● **EXERCISE DATA**:
========================================

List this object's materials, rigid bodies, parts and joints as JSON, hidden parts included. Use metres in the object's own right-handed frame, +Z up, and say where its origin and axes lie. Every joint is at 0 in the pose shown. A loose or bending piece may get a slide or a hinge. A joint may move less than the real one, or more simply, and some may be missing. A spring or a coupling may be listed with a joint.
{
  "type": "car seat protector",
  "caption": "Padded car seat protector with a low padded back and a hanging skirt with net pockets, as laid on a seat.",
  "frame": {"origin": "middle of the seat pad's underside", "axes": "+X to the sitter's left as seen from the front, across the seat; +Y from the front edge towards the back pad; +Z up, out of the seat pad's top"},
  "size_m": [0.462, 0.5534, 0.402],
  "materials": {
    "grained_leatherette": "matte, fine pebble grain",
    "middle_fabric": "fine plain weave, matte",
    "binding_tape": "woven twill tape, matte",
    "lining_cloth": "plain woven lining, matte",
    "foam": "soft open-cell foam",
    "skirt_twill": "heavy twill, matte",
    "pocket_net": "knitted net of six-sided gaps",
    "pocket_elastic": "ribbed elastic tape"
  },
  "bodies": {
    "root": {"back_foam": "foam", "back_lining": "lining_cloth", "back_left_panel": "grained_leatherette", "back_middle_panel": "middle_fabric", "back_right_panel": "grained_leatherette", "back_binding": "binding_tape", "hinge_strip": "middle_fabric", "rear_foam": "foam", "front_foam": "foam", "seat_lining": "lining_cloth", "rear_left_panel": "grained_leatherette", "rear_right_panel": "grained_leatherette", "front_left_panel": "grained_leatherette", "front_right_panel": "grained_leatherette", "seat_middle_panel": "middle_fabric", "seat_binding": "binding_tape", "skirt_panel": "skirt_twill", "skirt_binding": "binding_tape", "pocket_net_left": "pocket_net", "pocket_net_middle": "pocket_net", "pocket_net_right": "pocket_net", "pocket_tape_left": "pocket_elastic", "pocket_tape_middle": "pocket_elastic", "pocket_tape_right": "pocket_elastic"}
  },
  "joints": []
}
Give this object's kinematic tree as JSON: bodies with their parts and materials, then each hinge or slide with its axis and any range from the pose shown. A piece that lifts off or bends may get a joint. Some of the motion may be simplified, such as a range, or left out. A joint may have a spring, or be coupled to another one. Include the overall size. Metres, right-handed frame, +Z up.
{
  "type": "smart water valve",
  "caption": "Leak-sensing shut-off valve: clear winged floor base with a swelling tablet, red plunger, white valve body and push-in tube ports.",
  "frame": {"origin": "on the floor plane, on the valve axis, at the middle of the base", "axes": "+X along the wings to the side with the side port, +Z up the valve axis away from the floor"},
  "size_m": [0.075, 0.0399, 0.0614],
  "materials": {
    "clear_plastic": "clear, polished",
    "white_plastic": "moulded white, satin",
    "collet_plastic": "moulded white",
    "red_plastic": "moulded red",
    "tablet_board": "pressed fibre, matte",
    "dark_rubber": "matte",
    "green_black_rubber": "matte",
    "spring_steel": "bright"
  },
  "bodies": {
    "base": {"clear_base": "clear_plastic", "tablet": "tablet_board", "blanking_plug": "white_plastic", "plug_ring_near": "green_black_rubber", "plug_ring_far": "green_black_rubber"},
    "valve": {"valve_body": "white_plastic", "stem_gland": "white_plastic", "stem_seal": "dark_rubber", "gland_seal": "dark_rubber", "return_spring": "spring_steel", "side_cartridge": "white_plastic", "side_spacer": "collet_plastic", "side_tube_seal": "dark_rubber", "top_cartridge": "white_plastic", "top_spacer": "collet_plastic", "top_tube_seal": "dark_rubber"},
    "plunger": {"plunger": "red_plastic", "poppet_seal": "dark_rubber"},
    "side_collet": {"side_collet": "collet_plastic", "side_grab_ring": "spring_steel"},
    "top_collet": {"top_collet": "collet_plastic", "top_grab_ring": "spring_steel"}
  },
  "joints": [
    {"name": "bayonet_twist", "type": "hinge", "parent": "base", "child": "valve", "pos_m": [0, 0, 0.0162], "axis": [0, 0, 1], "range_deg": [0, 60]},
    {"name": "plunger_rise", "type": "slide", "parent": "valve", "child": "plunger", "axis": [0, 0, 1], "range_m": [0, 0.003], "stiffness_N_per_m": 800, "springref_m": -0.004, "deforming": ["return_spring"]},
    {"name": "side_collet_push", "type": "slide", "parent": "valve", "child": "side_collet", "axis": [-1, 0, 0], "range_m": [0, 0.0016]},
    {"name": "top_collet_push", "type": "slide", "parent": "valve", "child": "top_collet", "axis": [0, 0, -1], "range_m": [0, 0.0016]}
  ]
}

========================================

Return the number of lines that include the word "materials", and nothing else.

● **WRITTEN RESPONSE**: 4